+++ Information supplied

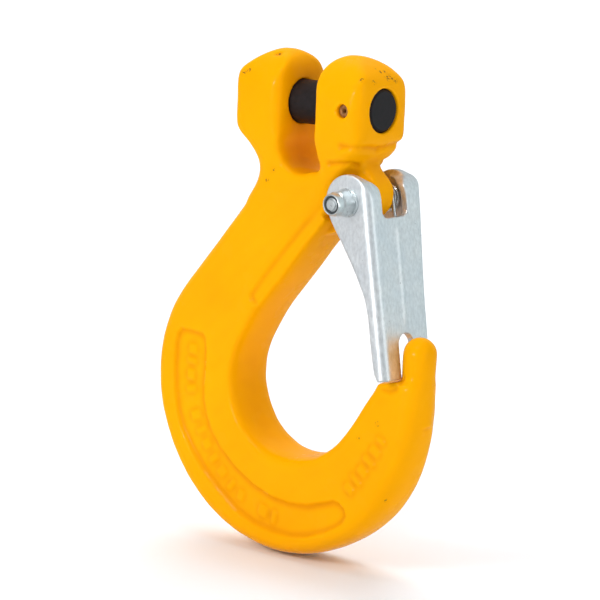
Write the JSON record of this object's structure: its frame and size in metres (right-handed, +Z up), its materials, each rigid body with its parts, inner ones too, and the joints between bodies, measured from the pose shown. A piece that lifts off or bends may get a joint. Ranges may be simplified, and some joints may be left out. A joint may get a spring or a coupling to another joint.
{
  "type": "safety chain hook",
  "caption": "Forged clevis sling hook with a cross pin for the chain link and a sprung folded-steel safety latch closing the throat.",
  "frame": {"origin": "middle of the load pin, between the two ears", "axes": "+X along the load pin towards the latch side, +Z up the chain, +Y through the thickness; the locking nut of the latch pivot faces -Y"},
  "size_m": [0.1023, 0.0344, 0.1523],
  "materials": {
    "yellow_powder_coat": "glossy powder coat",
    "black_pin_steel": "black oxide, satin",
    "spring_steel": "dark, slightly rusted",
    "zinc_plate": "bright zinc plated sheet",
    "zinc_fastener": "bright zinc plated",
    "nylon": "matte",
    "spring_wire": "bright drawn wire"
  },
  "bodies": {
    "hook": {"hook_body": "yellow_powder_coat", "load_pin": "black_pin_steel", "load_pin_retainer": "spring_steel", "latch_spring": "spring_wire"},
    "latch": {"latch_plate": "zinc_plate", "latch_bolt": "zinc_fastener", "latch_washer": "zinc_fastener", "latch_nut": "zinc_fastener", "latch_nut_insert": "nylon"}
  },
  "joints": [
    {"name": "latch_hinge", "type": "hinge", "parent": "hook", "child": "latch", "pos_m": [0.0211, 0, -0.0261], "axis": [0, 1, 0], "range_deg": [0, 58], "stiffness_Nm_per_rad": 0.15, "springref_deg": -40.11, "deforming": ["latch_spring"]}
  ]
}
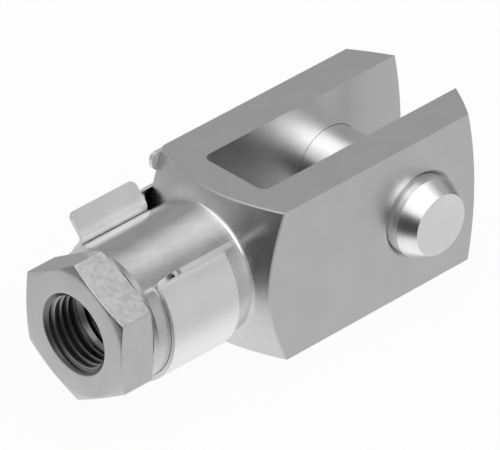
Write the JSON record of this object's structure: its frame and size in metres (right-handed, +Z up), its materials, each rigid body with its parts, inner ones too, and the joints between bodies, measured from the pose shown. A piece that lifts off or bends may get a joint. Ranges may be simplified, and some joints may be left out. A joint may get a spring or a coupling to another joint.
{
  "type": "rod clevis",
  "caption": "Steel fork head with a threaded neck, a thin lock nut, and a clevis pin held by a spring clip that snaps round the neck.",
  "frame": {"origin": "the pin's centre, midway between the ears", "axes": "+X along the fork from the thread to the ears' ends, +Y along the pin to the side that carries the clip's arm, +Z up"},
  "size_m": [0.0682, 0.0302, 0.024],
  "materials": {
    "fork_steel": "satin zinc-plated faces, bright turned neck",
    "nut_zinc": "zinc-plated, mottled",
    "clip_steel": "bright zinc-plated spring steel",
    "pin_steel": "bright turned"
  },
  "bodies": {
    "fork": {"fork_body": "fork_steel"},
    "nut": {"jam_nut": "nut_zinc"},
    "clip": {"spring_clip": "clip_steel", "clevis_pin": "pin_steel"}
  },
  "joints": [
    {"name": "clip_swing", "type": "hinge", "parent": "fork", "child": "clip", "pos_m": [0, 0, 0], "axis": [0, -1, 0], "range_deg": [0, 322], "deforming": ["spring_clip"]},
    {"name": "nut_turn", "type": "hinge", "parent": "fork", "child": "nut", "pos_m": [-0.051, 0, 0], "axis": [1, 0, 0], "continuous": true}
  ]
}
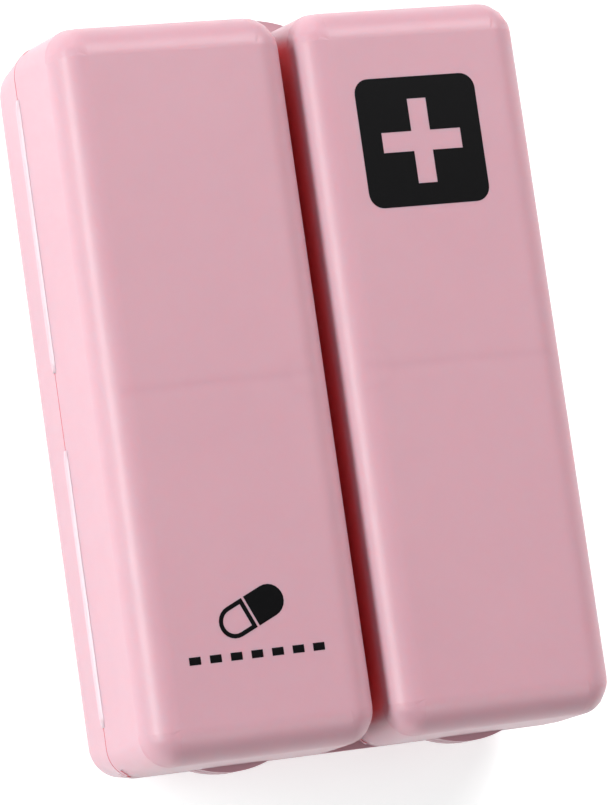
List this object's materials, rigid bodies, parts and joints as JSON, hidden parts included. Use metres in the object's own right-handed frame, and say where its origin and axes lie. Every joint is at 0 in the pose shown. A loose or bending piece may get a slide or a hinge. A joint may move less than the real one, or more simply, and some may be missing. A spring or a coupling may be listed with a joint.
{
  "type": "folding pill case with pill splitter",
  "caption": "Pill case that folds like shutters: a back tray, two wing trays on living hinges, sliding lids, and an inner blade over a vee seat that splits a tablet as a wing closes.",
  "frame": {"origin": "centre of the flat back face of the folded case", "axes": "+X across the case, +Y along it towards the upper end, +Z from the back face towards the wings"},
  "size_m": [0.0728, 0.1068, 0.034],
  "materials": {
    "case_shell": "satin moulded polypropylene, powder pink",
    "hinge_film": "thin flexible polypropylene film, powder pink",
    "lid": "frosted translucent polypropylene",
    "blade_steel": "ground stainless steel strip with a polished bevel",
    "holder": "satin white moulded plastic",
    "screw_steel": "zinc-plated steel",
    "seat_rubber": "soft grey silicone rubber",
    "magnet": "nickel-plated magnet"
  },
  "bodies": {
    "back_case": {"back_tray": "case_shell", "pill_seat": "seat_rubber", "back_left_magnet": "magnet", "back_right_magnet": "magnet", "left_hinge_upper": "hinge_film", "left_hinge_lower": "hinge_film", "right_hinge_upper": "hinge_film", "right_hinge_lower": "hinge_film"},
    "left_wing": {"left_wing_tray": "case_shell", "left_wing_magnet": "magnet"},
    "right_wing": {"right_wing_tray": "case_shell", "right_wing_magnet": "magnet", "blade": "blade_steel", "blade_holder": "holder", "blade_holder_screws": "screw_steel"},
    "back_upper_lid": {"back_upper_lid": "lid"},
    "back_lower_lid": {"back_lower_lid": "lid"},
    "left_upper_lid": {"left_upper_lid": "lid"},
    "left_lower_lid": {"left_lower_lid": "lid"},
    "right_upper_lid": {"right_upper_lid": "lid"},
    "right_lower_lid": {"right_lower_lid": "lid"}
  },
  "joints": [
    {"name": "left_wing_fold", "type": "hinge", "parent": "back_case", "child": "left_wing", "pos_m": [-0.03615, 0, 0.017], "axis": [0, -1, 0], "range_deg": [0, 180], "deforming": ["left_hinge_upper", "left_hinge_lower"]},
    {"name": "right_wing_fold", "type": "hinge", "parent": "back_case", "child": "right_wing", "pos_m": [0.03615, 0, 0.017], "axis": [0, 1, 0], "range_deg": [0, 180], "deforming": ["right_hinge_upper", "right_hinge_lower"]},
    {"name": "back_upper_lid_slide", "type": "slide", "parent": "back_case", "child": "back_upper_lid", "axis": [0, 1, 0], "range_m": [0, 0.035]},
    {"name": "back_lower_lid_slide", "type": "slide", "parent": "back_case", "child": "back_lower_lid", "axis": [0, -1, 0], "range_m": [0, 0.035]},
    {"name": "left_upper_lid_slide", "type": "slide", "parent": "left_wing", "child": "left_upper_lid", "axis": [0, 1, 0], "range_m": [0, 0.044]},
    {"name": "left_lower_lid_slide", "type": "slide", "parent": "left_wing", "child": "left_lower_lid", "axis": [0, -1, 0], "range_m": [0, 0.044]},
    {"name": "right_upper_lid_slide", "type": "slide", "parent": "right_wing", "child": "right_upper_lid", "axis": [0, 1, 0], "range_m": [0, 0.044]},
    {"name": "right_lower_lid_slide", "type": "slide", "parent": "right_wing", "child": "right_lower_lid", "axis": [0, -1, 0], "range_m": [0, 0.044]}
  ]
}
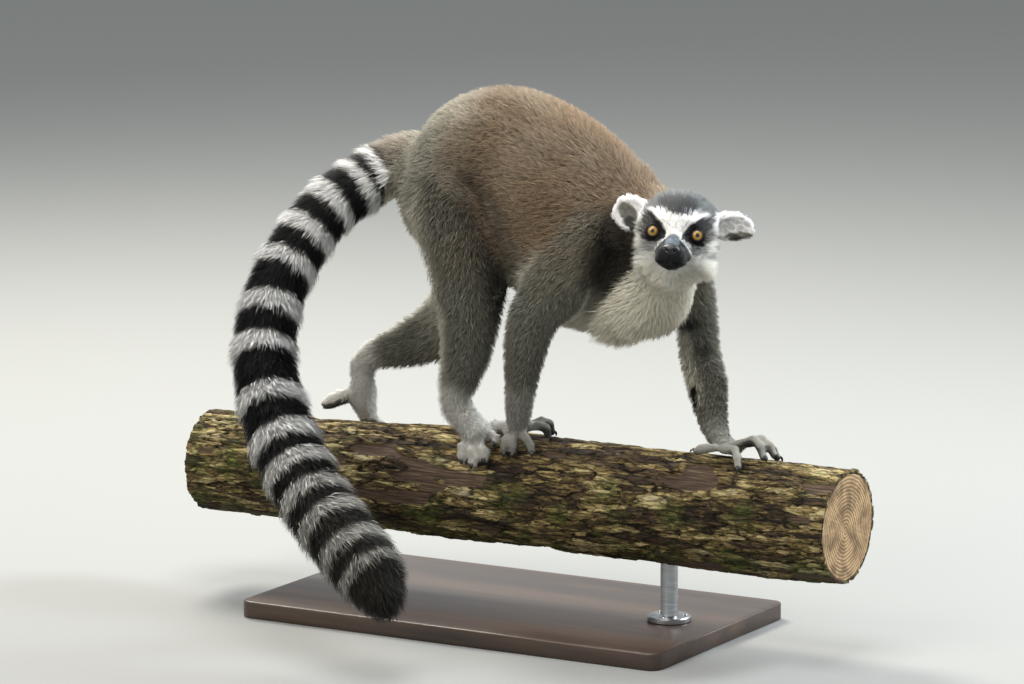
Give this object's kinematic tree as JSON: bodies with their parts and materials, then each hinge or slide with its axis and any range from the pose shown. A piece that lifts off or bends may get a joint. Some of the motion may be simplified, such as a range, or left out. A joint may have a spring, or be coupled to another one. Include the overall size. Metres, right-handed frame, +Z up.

++++++

Every record shown above must be echoed exactly.

▶ [Right answer]:
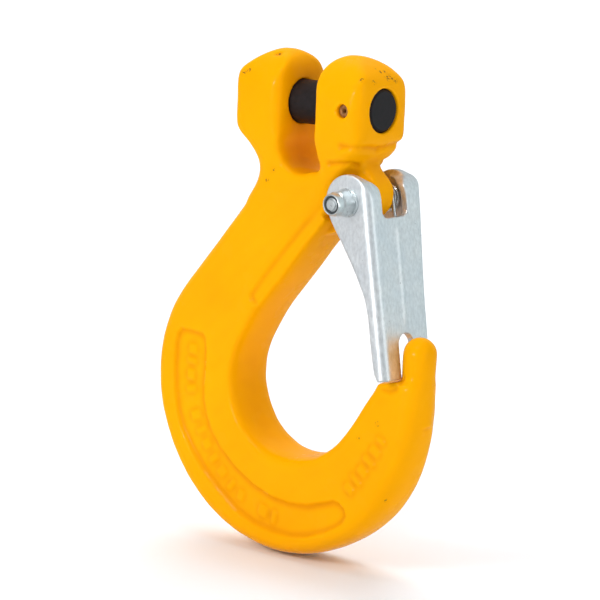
Write the JSON record of this object's structure: its frame and size in metres (right-handed, +Z up), its materials, each rigid body with its parts, inner ones too, and the joints between bodies, measured from the pose shown. A piece that lifts off or bends may get a joint. Ranges may be simplified, and some joints may be left out. A joint may get a spring or a coupling to another joint.
{
  "type": "safety chain hook",
  "caption": "Forged clevis sling hook with a cross pin for the chain link and a sprung folded-steel safety latch closing the throat.",
  "frame": {"origin": "middle of the load pin, between the two ears", "axes": "+X along the load pin towards the latch side, +Z up the chain, +Y through the thickness; the locking nut of the latch pivot faces -Y"},
  "size_m": [0.1023, 0.0344, 0.1523],
  "materials": {
    "yellow_powder_coat": "glossy powder coat",
    "black_pin_steel": "black oxide, satin",
    "spring_steel": "dark, slightly rusted",
    "zinc_plate": "bright zinc plated sheet",
    "zinc_fastener": "bright zinc plated",
    "nylon": "matte",
    "spring_wire": "bright drawn wire"
  },
  "bodies": {
    "hook": {"hook_body": "yellow_powder_coat", "load_pin": "black_pin_steel", "load_pin_retainer": "spring_steel", "latch_spring": "spring_wire"},
    "latch": {"latch_plate": "zinc_plate", "latch_bolt": "zinc_fastener", "latch_washer": "zinc_fastener", "latch_nut": "zinc_fastener", "latch_nut_insert": "nylon"}
  },
  "joints": [
    {"name": "latch_hinge", "type": "hinge", "parent": "hook", "child": "latch", "pos_m": [0.0211, 0, -0.0261], "axis": [0, 1, 0], "range_deg": [0, 58], "stiffness_Nm_per_rad": 0.15, "springref_deg": -40.11, "deforming": ["latch_spring"]}
  ]
}
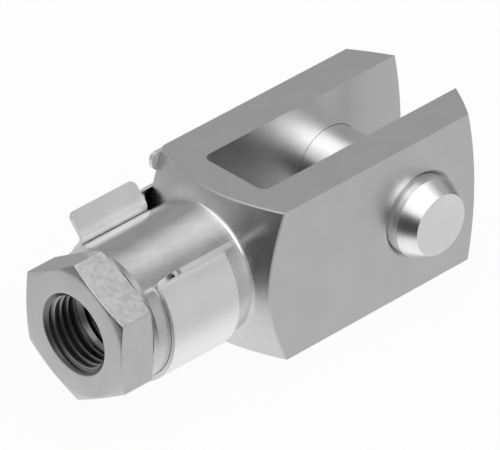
Write the JSON record of this object's structure: its frame and size in metres (right-handed, +Z up), its materials, each rigid body with its parts, inner ones too, and the joints between bodies, measured from the pose shown. A piece that lifts off or bends may get a joint. Ranges may be simplified, and some joints may be left out. A joint may get a spring or a coupling to another joint.
{
  "type": "rod clevis",
  "caption": "Steel fork head with a threaded neck, a thin lock nut, and a clevis pin held by a spring clip that snaps round the neck.",
  "frame": {"origin": "the pin's centre, midway between the ears", "axes": "+X along the fork from the thread to the ears' ends, +Y along the pin to the side that carries the clip's arm, +Z up"},
  "size_m": [0.0682, 0.0302, 0.024],
  "materials": {
    "fork_steel": "satin zinc-plated faces, bright turned neck",
    "nut_zinc": "zinc-plated, mottled",
    "clip_steel": "bright zinc-plated spring steel",
    "pin_steel": "bright turned"
  },
  "bodies": {
    "fork": {"fork_body": "fork_steel"},
    "nut": {"jam_nut": "nut_zinc"},
    "clip": {"spring_clip": "clip_steel", "clevis_pin": "pin_steel"}
  },
  "joints": [
    {"name": "clip_swing", "type": "hinge", "parent": "fork", "child": "clip", "pos_m": [0, 0, 0], "axis": [0, -1, 0], "range_deg": [0, 322], "deforming": ["spring_clip"]},
    {"name": "nut_turn", "type": "hinge", "parent": "fork", "child": "nut", "pos_m": [-0.051, 0, 0], "axis": [1, 0, 0], "continuous": true}
  ]
}
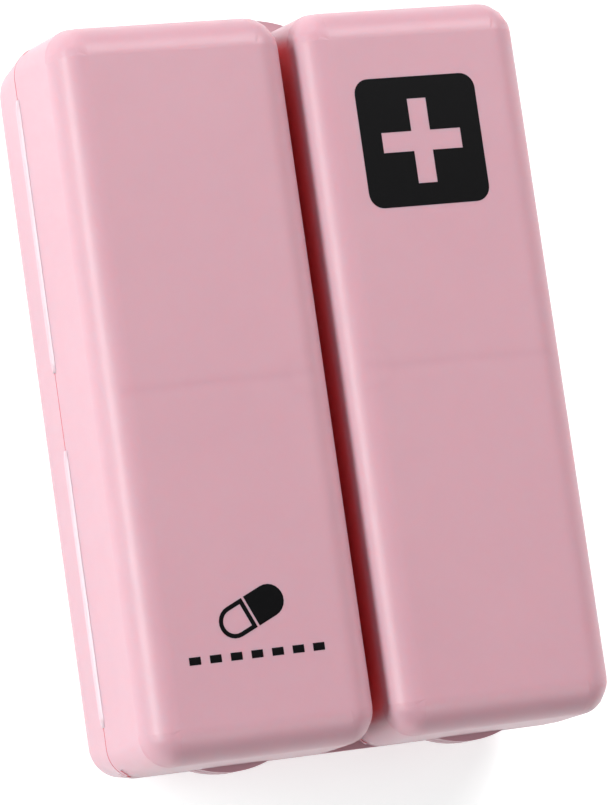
List this object's materials, rigid bodies, parts and joints as JSON, hidden parts included. Use metres in the object's own right-handed frame, and say where its origin and axes lie. Every joint is at 0 in the pose shown. A loose or bending piece may get a slide or a hinge. A joint may move less than the real one, or more simply, and some may be missing. A spring or a coupling may be listed with a joint.
{
  "type": "folding pill case with pill splitter",
  "caption": "Pill case that folds like shutters: a back tray, two wing trays on living hinges, sliding lids, and an inner blade over a vee seat that splits a tablet as a wing closes.",
  "frame": {"origin": "centre of the flat back face of the folded case", "axes": "+X across the case, +Y along it towards the upper end, +Z from the back face towards the wings"},
  "size_m": [0.0728, 0.1068, 0.034],
  "materials": {
    "case_shell": "satin moulded polypropylene, powder pink",
    "hinge_film": "thin flexible polypropylene film, powder pink",
    "lid": "frosted translucent polypropylene",
    "blade_steel": "ground stainless steel strip with a polished bevel",
    "holder": "satin white moulded plastic",
    "screw_steel": "zinc-plated steel",
    "seat_rubber": "soft grey silicone rubber",
    "magnet": "nickel-plated magnet"
  },
  "bodies": {
    "back_case": {"back_tray": "case_shell", "pill_seat": "seat_rubber", "back_left_magnet": "magnet", "back_right_magnet": "magnet", "left_hinge_upper": "hinge_film", "left_hinge_lower": "hinge_film", "right_hinge_upper": "hinge_film", "right_hinge_lower": "hinge_film"},
    "left_wing": {"left_wing_tray": "case_shell", "left_wing_magnet": "magnet"},
    "right_wing": {"right_wing_tray": "case_shell", "right_wing_magnet": "magnet", "blade": "blade_steel", "blade_holder": "holder", "blade_holder_screws": "screw_steel"},
    "back_upper_lid": {"back_upper_lid": "lid"},
    "back_lower_lid": {"back_lower_lid": "lid"},
    "left_upper_lid": {"left_upper_lid": "lid"},
    "left_lower_lid": {"left_lower_lid": "lid"},
    "right_upper_lid": {"right_upper_lid": "lid"},
    "right_lower_lid": {"right_lower_lid": "lid"}
  },
  "joints": [
    {"name": "left_wing_fold", "type": "hinge", "parent": "back_case", "child": "left_wing", "pos_m": [-0.03615, 0, 0.017], "axis": [0, -1, 0], "range_deg": [0, 180], "deforming": ["left_hinge_upper", "left_hinge_lower"]},
    {"name": "right_wing_fold", "type": "hinge", "parent": "back_case", "child": "right_wing", "pos_m": [0.03615, 0, 0.017], "axis": [0, 1, 0], "range_deg": [0, 180], "deforming": ["right_hinge_upper", "right_hinge_lower"]},
    {"name": "back_upper_lid_slide", "type": "slide", "parent": "back_case", "child": "back_upper_lid", "axis": [0, 1, 0], "range_m": [0, 0.035]},
    {"name": "back_lower_lid_slide", "type": "slide", "parent": "back_case", "child": "back_lower_lid", "axis": [0, -1, 0], "range_m": [0, 0.035]},
    {"name": "left_upper_lid_slide", "type": "slide", "parent": "left_wing", "child": "left_upper_lid", "axis": [0, 1, 0], "range_m": [0, 0.044]},
    {"name": "left_lower_lid_slide", "type": "slide", "parent": "left_wing", "child": "left_lower_lid", "axis": [0, -1, 0], "range_m": [0, 0.044]},
    {"name": "right_upper_lid_slide", "type": "slide", "parent": "right_wing", "child": "right_upper_lid", "axis": [0, 1, 0], "range_m": [0, 0.044]},
    {"name": "right_lower_lid_slide", "type": "slide", "parent": "right_wing", "child": "right_lower_lid", "axis": [0, -1, 0], "range_m": [0, 0.044]}
  ]
}
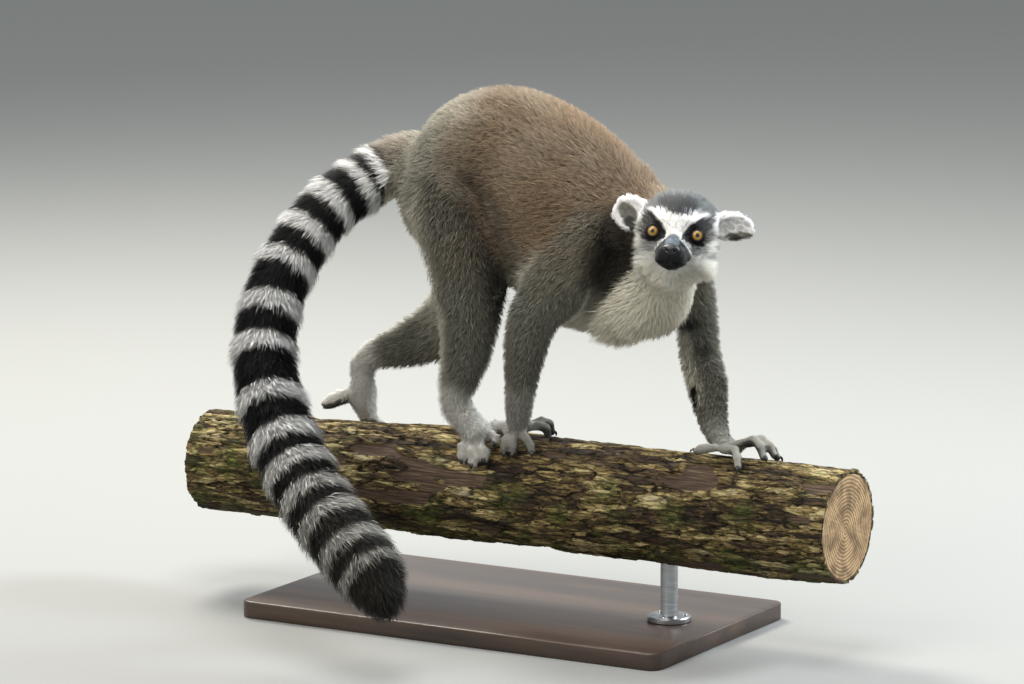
Give this object's kinematic tree as JSON: bodies with their parts and materials, then each hinge or slide with its axis and any range from the pose shown. A piece that lifts off or bends may get a joint. Some of the motion may be simplified, such as a range, or left out. A joint may have a spring, or be coupled to another one. Include the overall size. Metres, right-handed frame, +Z up.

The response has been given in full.